Let $\sim$ be the relation on $M$ defined as:

- $\forall x, y \in M: x \sim y \iff \text {$x$ and $y$ both start on the same day of the week}$

Then $\sim$ is an equivalence relation.

## Examples of Non-Equivalence Relations

### Different Age Relation

Let $P$ be the set of people.

Let $\sim$ be the relation on $P$ defined as:

- $\forall \tuple {x, y} \in P \times P: x \sim y \iff \text { the age of $x$ and $y$ on their last birthdays was not the same}$

Then $\sim$ is not an equivalence relation.

### Is the Mother Of is not Equivalence

Let $P$ denote the set of people.

Let $\sim$ be the relation on $P$ defined as:

- $\forall \tuple {x, y} \in P \times P: x \sim y \iff \text { $x$ is the mother of $y$}$

Then $\sim$ is not an equivalence relation.

### Is the Sister Of is not Equivalence

Let $P$ denote the set of people.

Let $\sim$ be the relation on $P$ defined as:

- $\forall \tuple {x, y} \in P \times P: x \sim y \iff \text { $x$ is the sister of $y$}$

Then $\sim$ is not an equivalence relation.

### Common Ancestor Relation

Let $P$ be the set of people.

Let $\sim$ be the relation on $P$ defined as:

- $\forall \tuple {x, y} \in P \times P: x \sim y \iff \text { $x$ and $y$ have an ancestor in common}$

Then $\sim$ is not an equivalence relation.
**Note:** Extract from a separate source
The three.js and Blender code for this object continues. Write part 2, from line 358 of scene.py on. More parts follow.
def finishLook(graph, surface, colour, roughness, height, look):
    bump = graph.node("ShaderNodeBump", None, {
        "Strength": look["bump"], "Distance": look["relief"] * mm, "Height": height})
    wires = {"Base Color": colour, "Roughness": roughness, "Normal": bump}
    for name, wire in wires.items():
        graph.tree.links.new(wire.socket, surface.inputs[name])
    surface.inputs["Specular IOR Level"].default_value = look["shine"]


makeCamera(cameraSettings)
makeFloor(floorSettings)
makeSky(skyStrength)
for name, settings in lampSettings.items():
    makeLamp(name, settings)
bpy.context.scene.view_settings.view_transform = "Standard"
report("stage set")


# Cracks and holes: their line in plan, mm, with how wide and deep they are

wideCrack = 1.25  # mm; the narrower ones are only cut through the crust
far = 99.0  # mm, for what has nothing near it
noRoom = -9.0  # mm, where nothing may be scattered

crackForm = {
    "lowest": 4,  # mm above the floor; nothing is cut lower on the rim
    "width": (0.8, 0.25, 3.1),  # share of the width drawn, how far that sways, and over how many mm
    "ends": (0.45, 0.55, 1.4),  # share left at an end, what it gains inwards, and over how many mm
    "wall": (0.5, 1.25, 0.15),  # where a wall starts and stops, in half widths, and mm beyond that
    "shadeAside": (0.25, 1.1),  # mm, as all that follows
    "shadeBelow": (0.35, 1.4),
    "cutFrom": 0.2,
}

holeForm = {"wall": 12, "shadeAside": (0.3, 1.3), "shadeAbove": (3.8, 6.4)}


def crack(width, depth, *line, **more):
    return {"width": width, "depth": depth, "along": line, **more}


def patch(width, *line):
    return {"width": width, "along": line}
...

### Greater Than is not Equivalence

Let $\R$ denote the set of real number.

Let $>$ denote the usual relation on $\R$ defined as:

- $\forall \tuple {x, y} \in \R \times \R: x > y \iff \text { $x$ is (strictly) greater than $y$}$

Then $>$ is not an equivalence relation.

### $\forall x, y \in \R: x + y \in \Z$ is not Equivalence

Let $\R$ denote the set of real numbers.

Let $\sim$ denote the relation defined on $\R$ as:

- $\forall \tuple {x, y} \in \R \times \R: x \sim y \iff x + y \in \Z$

Then $\sim$ is not an equivalence relation.

### Divisor Relation is not Equivalence

Let $\Z$ denote the set of (strictly) positive integers.

Let $x \divides y$ denote that $x$ is a divisor of $y$

Then $\divides$ is not an equivalence relation.

### Sum of Integers is Divisible by $3$ is not Equivalence

Let $\Z$ denote the set of integers.

Let $\mathcal R$ denote the relation on $\Z$ defined as:

- $\forall x, y \in \Z: x \mathrel {\mathcal R} y \iff x + y \text { is divisible by $3$}$

Then $\mathcal R$ is not an equivalence relation.